“Lámpara es a mis pies tu palabra, y lumbrera a mi camino”
(Salmo 119:105).
Trabajaba en la edición de unos artículos cuando sonó el teléfono de casa. Reconocí enseguida la voz al otro extremo de la línea. Un par de días antes había hablado con él personalmente. La diferencia es que su tono era menos alegre en esta ocasión. Comenzó con un saludo protocolario y luego procedió a contarme cómo se sentía en ese momento. Respetando apenas unas pocas pausas para respirar, me dijo que su iglesia no lo valoraba, que su pastor no lo entendía y que sus líderes no contaban con él para casi nada. Se sentía inútil, desvalorizado y miserable. Se sentía inferior y ese sentimiento era reforzado por la actitud de las personas que le rodeaban. Debo reconocer que también fue autocrítico. Recordó que en el pasado había tenido episodios de rebelión y aspereza para con casi todos sus conocidos, y ahora temía que aquellas actitudes le estuvieran pasando factura. Pero había cambiado mucho desde entonces, y tenía la intención de seguir mejorando.

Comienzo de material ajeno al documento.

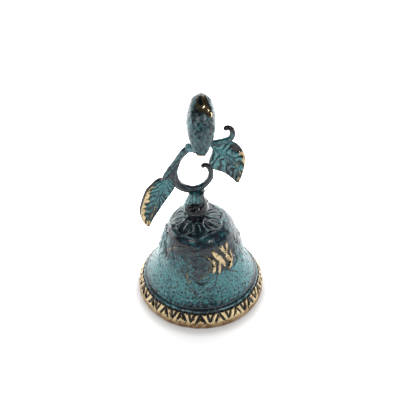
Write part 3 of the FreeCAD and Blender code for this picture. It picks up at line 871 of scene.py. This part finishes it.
def beak():
    """A short pointed beak that looks away from the front of the bell, with a groove where it opens."""
    shares = np.linspace(0, 1, 30)[:, None]
    angle = full_turn(32)[None]
    radius = 2.3 * (1 - shares**1.6) + 0.15
    gape = bump(np.abs(np.cos(angle)), 0.25) * (1 - shares)
    radius = radius * (1 - 0.15 * gape)
    along = 11.6 + 3.4 * shares + radius * np.cos(angle)
    points = bird_place(along, radius * np.sin(angle), -3.0 - 5.6 * shares)
    marks = stacked(0.5 + 0.4 * gape, 0.55 * shares**2, 0.0, 0.2)
    return closed_skin(points[::-1], marks[::-1])


def feet():
    """Two short legs under the breast, each with three toes over the stem."""
    parts = []
    for side in (-2.0, 2.0):
        top_of_stem = 106.5 + 0.22 * side
        parts.append(lump((side, 2.6, top_of_stem + 1.3), (1.3, 1.6, 2.8), seed=90))
        for spread in (-1.0, 0.0, 1.0):
            parts.append(lump((side + spread, -0.1, top_of_stem - 0.1), (0.5, 2.1, 0.6), seed=91))
    return parts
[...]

Casi me cuelga el teléfono antes de que pudiera hablarle. Mi interlocutor solo tenía la necesidad de desahogarse y, seguramente, quería evitarme el aprieto de tratar de ponerle bálsamo en heridas tan mal vendadas. No obstante, le pedí que me escuchara. Aunque solo tenía su verdad, me atreví a hablarle sobre principios aplicables a cualquier situación como esa. Durante unos minutos le hablé sobre la flexibilidad, la tolerancia, el amor, el testimonio cristiano y la aceptación en Cristo. Terminó agradeciéndomelo gentilmente, aunque noté en su voz, que eran caminos que había intentado transitar sin éxito hasta el momento. Nos despedimos prometiéndonos oración mutua, y solo Dios sabe el efecto que tendrá nuestra conversación en sus futuras actitudes y decisiones.
La llamada me dejó pensativo. El diálogo se me agolpaba en la mente. Me pregunté si debí decir ciertas cosas o si debí omitir otras, porque las personas son infinitamente complejas, y uno nunca sabe lo que está sucediendo dentro de sus cabezas. Pero me tranquilicé al recordar mi alocución. No dije otra cosa que lo que la Biblia dice de antemano. Sabía que eso es lo único que puede ayudar a una mente atormentada y a un espíritu en oscuridad. Sí, porque aquella llamada era un clamor por encontrar luz y yo intenté, simplemente, compartir con él la llama que me alumbraba.
Muchas veces he sentido que también me faltaba cierta luz, que a mi alrededor todo se volvía brumoso. Alzaba mi antorcha para descubrir que había descuidado su llama y estaba apagado el pábilo que antes irradiaba luz. Titubeaba para accionar de nuevo, se me volvía aburrido el proceso de atizar la llama otra vez. Podían pasar días enteros hasta sentir que no solo me faltaba la luz, sino que también me agobiaba el frío. Abandonaba, por fuerza mayor, mi reticencia y cuando lo hacía, cuando decidía hacer lo correcto, hallaba grato solaz bajo la luminiscencia de Su Palabra.Hoy quiero acordarme de que soy un viajante en la noche más oscura de este mundo. Que a menos que lleve Su luz conmigo, los árboles me parecerán monstruosos, los obstáculos me parecerán montañas y hasta las mariposas resultarán fantasmas. Aquella llamada me recordó que sin luz no podemos ver, tan sencillo como eso, tan complejo como es.